Extracted records>
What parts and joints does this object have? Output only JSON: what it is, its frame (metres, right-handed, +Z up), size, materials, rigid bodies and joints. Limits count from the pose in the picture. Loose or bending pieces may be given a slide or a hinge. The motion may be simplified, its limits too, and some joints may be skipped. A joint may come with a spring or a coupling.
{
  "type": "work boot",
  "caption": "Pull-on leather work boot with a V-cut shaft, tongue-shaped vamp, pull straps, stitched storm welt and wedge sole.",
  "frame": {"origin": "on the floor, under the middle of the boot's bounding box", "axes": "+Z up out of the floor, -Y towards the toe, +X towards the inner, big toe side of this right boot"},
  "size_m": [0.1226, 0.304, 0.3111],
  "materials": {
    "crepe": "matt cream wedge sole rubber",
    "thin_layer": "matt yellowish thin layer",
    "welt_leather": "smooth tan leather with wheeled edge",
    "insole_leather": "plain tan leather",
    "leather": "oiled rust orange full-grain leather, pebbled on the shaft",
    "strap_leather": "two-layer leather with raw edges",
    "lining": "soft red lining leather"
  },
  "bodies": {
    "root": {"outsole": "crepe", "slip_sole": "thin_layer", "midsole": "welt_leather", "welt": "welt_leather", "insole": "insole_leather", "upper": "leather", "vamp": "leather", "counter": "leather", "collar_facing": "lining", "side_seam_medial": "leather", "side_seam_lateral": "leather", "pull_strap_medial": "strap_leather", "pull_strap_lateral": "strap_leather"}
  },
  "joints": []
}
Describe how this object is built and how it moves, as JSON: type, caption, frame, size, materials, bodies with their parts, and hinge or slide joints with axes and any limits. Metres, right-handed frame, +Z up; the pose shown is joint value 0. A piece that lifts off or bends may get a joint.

What to do>
Write out every record shown above, word for word.

Problem solution>
What parts and joints does this object have? Output only JSON: what it is, its frame (metres, right-handed, +Z up), size, materials, rigid bodies and joints. Limits count from the pose in the picture. Loose or bending pieces may be given a slide or a hinge. The motion may be simplified, its limits too, and some joints may be skipped. A joint may come with a spring or a coupling.
{
  "type": "work boot",
  "caption": "Pull-on leather work boot with a V-cut shaft, tongue-shaped vamp, pull straps, stitched storm welt and wedge sole.",
  "frame": {"origin": "on the floor, under the middle of the boot's bounding box", "axes": "+Z up out of the floor, -Y towards the toe, +X towards the inner, big toe side of this right boot"},
  "size_m": [0.1226, 0.304, 0.3111],
  "materials": {
    "crepe": "matt cream wedge sole rubber",
    "thin_layer": "matt yellowish thin layer",
    "welt_leather": "smooth tan leather with wheeled edge",
    "insole_leather": "plain tan leather",
    "leather": "oiled rust orange full-grain leather, pebbled on the shaft",
    "strap_leather": "two-layer leather with raw edges",
    "lining": "soft red lining leather"
  },
  "bodies": {
    "root": {"outsole": "crepe", "slip_sole": "thin_layer", "midsole": "welt_leather", "welt": "welt_leather", "insole": "insole_leather", "upper": "leather", "vamp": "leather", "counter": "leather", "collar_facing": "lining", "side_seam_medial": "leather", "side_seam_lateral": "leather", "pull_strap_medial": "strap_leather", "pull_strap_lateral": "strap_leather"}
  },
  "joints": []
}
Describe how this object is built and how it moves, as JSON: type, caption, frame, size, materials, bodies with their parts, and hinge or slide joints with axes and any limits. Metres, right-handed frame, +Z up; the pose shown is joint value 0. A piece that lifts off or bends may get a joint.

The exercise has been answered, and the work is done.